Importantly, the “elite level” of CRF, pre-defined by Mandsager and colleagues, decreased in males from ≥ 16.3 to ≥ 10 METs and in females from ≥ 15.0 to ≥ 8.4 METs with aging (18 to over 80 years) being for instance, ≥ 14 METs for males and ≥ 13 METs for females aged between 50 and 59 years [1]. It should be pointed out that much higher age-dependent levels can be achieved by real elite endurance athletes of both sexes [8]. Hence, it remains to be elucidated whether the gap between the “elite” aerobic capacity defined by Mandsager and colleagues [1] and the higher capacity attained by real elite endurance athletes [8] yields additional benefits with regard to healthy aging and longevity. When CRF is assessed in later life, upper limits of CRF decrease depending on the individual fitness level at baseline and the volume and intensity of physical activity performed during follow up [8]. However, only a very few studies assessed long-term changes in CRF and the related mortality risk during follow up.
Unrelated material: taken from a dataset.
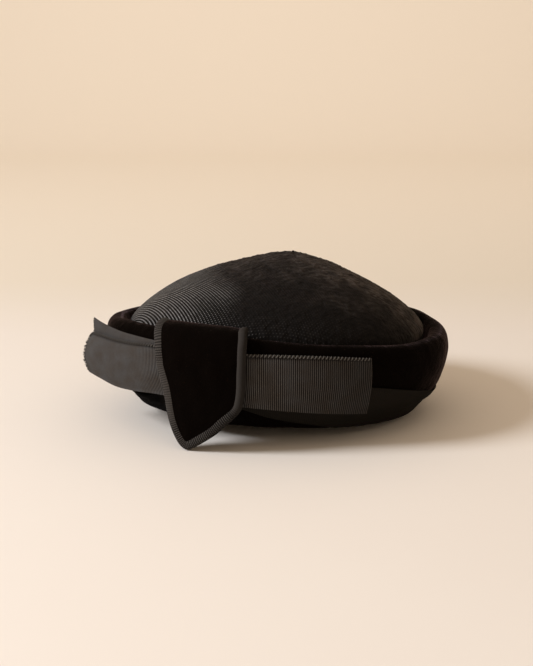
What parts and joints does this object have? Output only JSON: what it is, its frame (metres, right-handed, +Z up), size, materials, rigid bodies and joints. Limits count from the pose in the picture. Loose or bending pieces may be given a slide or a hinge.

For instance, Laukkanen and colleagues determined VO2max in a population-based sample of 579 men (42 to 60 years) at baseline and repeated exercise testing 11 years later [9]. CRF decreased by an average of 1.5 METs and a lesser decrease of 1 MET was associated with a 31.5% risk reduction of all-cause mortality, impressively demonstrating the importance of maintaining fitness.

Conclusion

Taken together, both a CRF level as high as possible during early adulthood, achieved by appropriate exercise interventions, and a small CRF decline during later life, by continuation of regular physical activity, will help to optimize longevity.